On the final night when KAAY Little Rock switched from rock to gospel in 1985, they fired up the old RCA transmitter & you could immediately tell the difference in EQ during the last "Beaker Street" broadcast. Their newer transmitter had a thinner sound so they fired up the old one for the last show.
 
Depends on the STL/T-1/Telco line to both the Rockwall and Hunter-Ferrel site.
Plus separate audio processing is located at each site instead of the studio. So the difference in processor settings at each site could be a factor.

If I recall correctly when I had dealings with the frequency there were 8k telco lines to both.
However that was years ago. We couldn't get a clean shot on RF because of the berm the county built around the landfill to the east of the daytime site.

The Rockwall site would be a pretty long hop for an RF STL from the tollway, Irving would be reasonable from the tollway depending on what building blocks the shot.
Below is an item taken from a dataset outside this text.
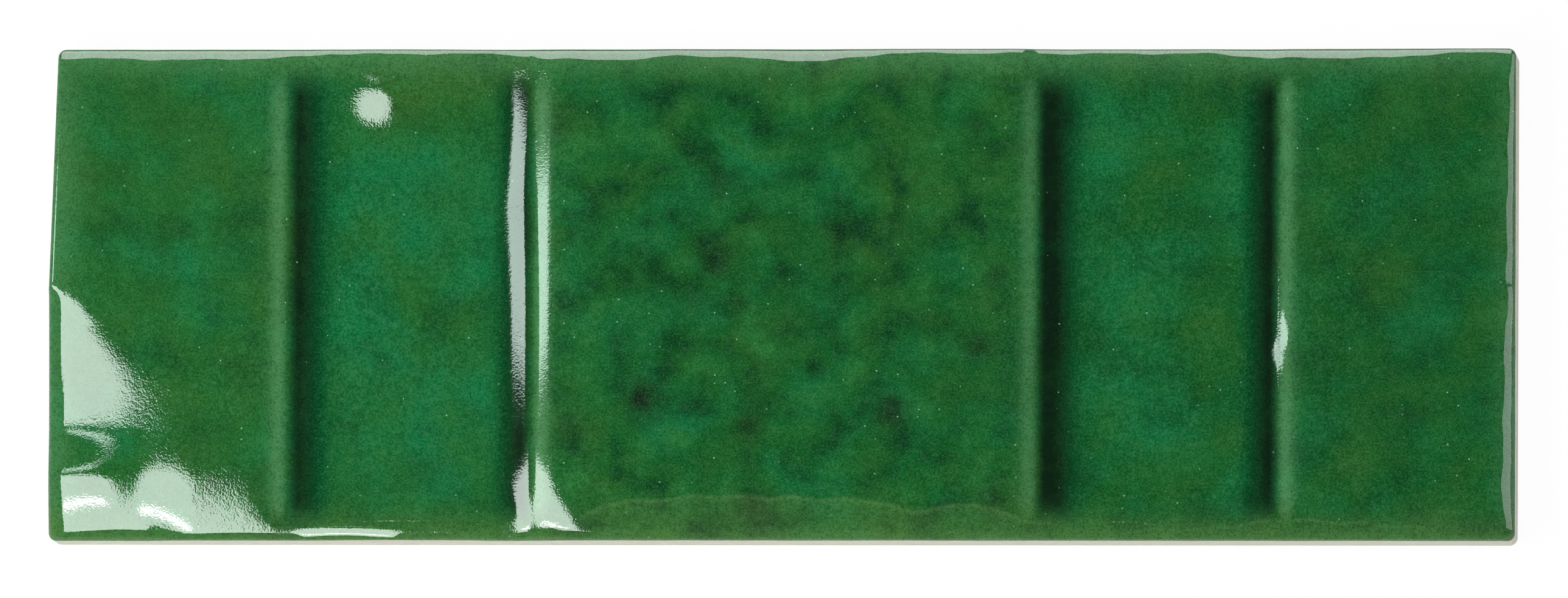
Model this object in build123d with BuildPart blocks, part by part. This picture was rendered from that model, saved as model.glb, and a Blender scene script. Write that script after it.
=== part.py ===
"""Glazed decorative wall tile: one fired slab with two sunken panels pressed into its face.

The tile lies face up. X runs along its length, Y across its width and Z through its thickness,
and the origin is the middle of the flat back. All sizes are in millimetres.
"""

import os

from build123d import *

# Overall slab
tile_length = 150.0
tile_width = 50.3
tile_thickness = 8.5

# Outline: the upper part of the left edge leans inwards, as on a hand-trimmed tile
left_lean = 0.85
left_lean_height = 25.4
plan_corner_radius = 0.8

# Rounded edge that the glaze runs over, and the small bevel round the back
face_edge_radius = 1.2
back_bevel = 0.4

# The two sunken panels, alike and one each side of the middle
panel_width = 27.6
panel_gap = 49.0
panel_rim = 1.75
panel_depth = 1.05
panel_side_run = 2.65
panel_end_run = 3.6
mouth_corner_radius = 2.6
floor_corner_radius = 1.6
panel_foot_radius = 4.0
panel_lip_radius = 2.0

# Places worked out from the sizes above
face_height = tile_thickness
floor_height = face_height - panel_depth
panel_length = tile_width - 2 * panel_rim
panel_centres = [side * (panel_gap + panel_width) / 2 for side in (-1, 1)]


def outline_points():
    """Corners of the slab seen from above, counter-clockwise from the lower left."""
    left = -tile_length / 2
    right = tile_length / 2
    lower = -tile_width / 2
    upper = tile_width / 2
    return [
        (left, lower),
        (right, lower),
        (right, upper),
        (left + left_lean, upper),
        (left, upper - left_lean_height),
    ]


def edges_at(part, height):
    """Edges that lie wholly at one height."""
    return part.edges().filter_by_position(Axis.Z, height, height)


with BuildPart() as tile:
    # Slab, with its plan corners rounded off
    with BuildSketch() as slab_outline:
        with BuildLine():
            Polyline(*outline_points(), close=True)
        make_face()
        slab_corners = slab_outline.vertices().group_by(Axis.Y)
        fillet(slab_corners[0] + slab_corners[-1], radius=plan_corner_radius)
    extrude(amount=tile_thickness)
    back_edges = edges_at(tile, 0)
    chamfer(back_edges, length=back_bevel)
    face_edges = edges_at(tile, face_height)
    fillet(face_edges, radius=face_edge_radius)

    # Sunken panels, whose walls slope all round from the mouth down to the floor
    for centre in panel_centres:
        with BuildSketch(Plane.XY.offset(face_height)) as panel_mouth:
            with Locations((centre, 0)):
                RectangleRounded(panel_width, panel_length, mouth_corner_radius)
        with BuildSketch(Plane.XY.offset(floor_height)) as panel_floor:
            with Locations((centre, 0)):
                RectangleRounded(
                    panel_width - 2 * panel_side_run,
                    panel_length - 2 * panel_end_run,
                    floor_corner_radius,
                )
        loft(mode=Mode.SUBTRACT)

    # Glaze softens the foot and the lip of each panel's walls
    foot_edges = edges_at(tile, floor_height)
    fillet(foot_edges, radius=panel_foot_radius)
    face = tile.faces().sort_by(Axis.Z)[-1]
    lip_edges = [edge for mouth in face.inner_wires() for edge in mouth.edges()]
    fillet(lip_edges, radius=panel_lip_radius)

tile.part.label = "tile"

os.makedirs("parts", exist_ok=True)
export_step(tile.part, "parts/tile.step")
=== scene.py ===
"""Glazed wall tile, lying face up on a pale floor and seen from above.

The tile's face is one height field: rolled edges, two sunken panels with soft walls, and the slow
swells of a hand-pressed slab under a thick glaze. Lengths of the tile are in millimetres until the
mesh is made. X runs along the tile, Y across it, and the origin is the middle of the flat back.
"""

import math
from collections import namedtuple

import bpy
import numpy as np
from mathutils import Matrix, Vector


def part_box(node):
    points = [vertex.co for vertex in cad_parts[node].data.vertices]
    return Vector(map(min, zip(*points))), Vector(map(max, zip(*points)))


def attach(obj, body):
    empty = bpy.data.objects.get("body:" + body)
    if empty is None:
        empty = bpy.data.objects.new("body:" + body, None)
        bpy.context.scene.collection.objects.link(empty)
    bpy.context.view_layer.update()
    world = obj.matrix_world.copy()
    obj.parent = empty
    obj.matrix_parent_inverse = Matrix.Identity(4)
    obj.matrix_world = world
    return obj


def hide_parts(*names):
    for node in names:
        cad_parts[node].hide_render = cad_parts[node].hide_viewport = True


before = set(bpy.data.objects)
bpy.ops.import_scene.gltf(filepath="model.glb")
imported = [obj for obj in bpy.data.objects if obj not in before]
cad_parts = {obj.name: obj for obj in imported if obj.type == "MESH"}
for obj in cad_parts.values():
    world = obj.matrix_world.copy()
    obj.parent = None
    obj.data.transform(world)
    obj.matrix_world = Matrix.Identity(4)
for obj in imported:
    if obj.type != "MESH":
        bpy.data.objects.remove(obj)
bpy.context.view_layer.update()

MM = 0.001
_, tile_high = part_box("tile")

# Overall size, from the frame
HALF_LENGTH = tile_high.x / MM
HALF_WIDTH = tile_high.y / MM
FACE_HEIGHT = tile_high.z / MM

# The land lies a little lower, so that its swells stay under the overall height
LAND_SINK = 0.11
LAND_HEIGHT = FACE_HEIGHT - LAND_SINK

# Outline
LEFT_LEAN = 0.85
LEFT_LEAN_HEIGHT = 25.4
CORNER_RADIUS = 0.7
RIM_INSET = 0.12
BACK_BEVEL = 0.4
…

It's funny, you'd think with 12 towers the night-time site would have more bandwidth issues.

Last I knew they were using a DX-50 Harris day and a solid state 5k Harris at night.

Great old site with a lot of history, and too many snakes. I wonder if that copperhead snake skin is still in the rack at Hunter-Ferrel LOL. ;D
 
dfaulkner said:
charles123 said:
dfaulkner said:
Why does the little 5kw night pattern of 1190 have noticably fuller fidelity than the big 50kw day pattern ? If I hear the morning switch, there will be 10 to 15 seconds of both transmitters banging into each other & then all the bass is gone. In the evening, it's the reverse. It's been this way for months.

Why is the sky blue?

It's something to do with the gases in earth's atmosphere that cause it to appear blue. In outer space the sky is black. ;D

Air IS blue, if your're looking through a certain thickness of it.
Which is also why the sunset sky and sun goes red. You're looking through MORE air.
The other colors refract "out".


IBOC in AM requires that modulation not exceed 94% negative, lest the carrier pinch off, at which point there'd BE no reference for the
mulitple digital sidebands to reference. Even in a totally digital mode, a vestigal carrier would of necessity remain.

So to make sure that never happens, the audio must be cut back. Cutting back on the bass also helps to ensure this, as bass frequenceis
hog up a lot of power. Another aspect is high level audio modulated AM where the audio power actually ADDS TO the total output, vs
modern pulse width modulation transmitters, much more "efficient" but will never ever sound gigantic like the old plate modulated behemoths.

You're not supposed to be able to tell the difference. You think it sounds cheap? Well, it is. That's the whole point.

Then if this station runs iboc, the digital sidebands all "subtract" actual audio information from the signal.
This is not possible to correct, as the "information" is all in one basket.

Again, you're not supposed to be able to hear this.
But far wiser people at ibiquity insist that your listening experience be diminished in order to apply iboc.
 
Thanks for all the answers. I just stopped listening to it yesterday. My cell phone has fuller fidelity. I think it's something particular to 1190 rather than AM in general, KAAM has 10 times the low end. On my car radio the low end of KAAM can over drive (I think that's the right word for: "more bass than the speakers can handle.") the speakers. And I hear an oustanding selection of country music on KSCS. They sound Great !
 
I spoke to the engineer several years ago about this. he attributed the fuller bass on the night Xmtr to better wound coils.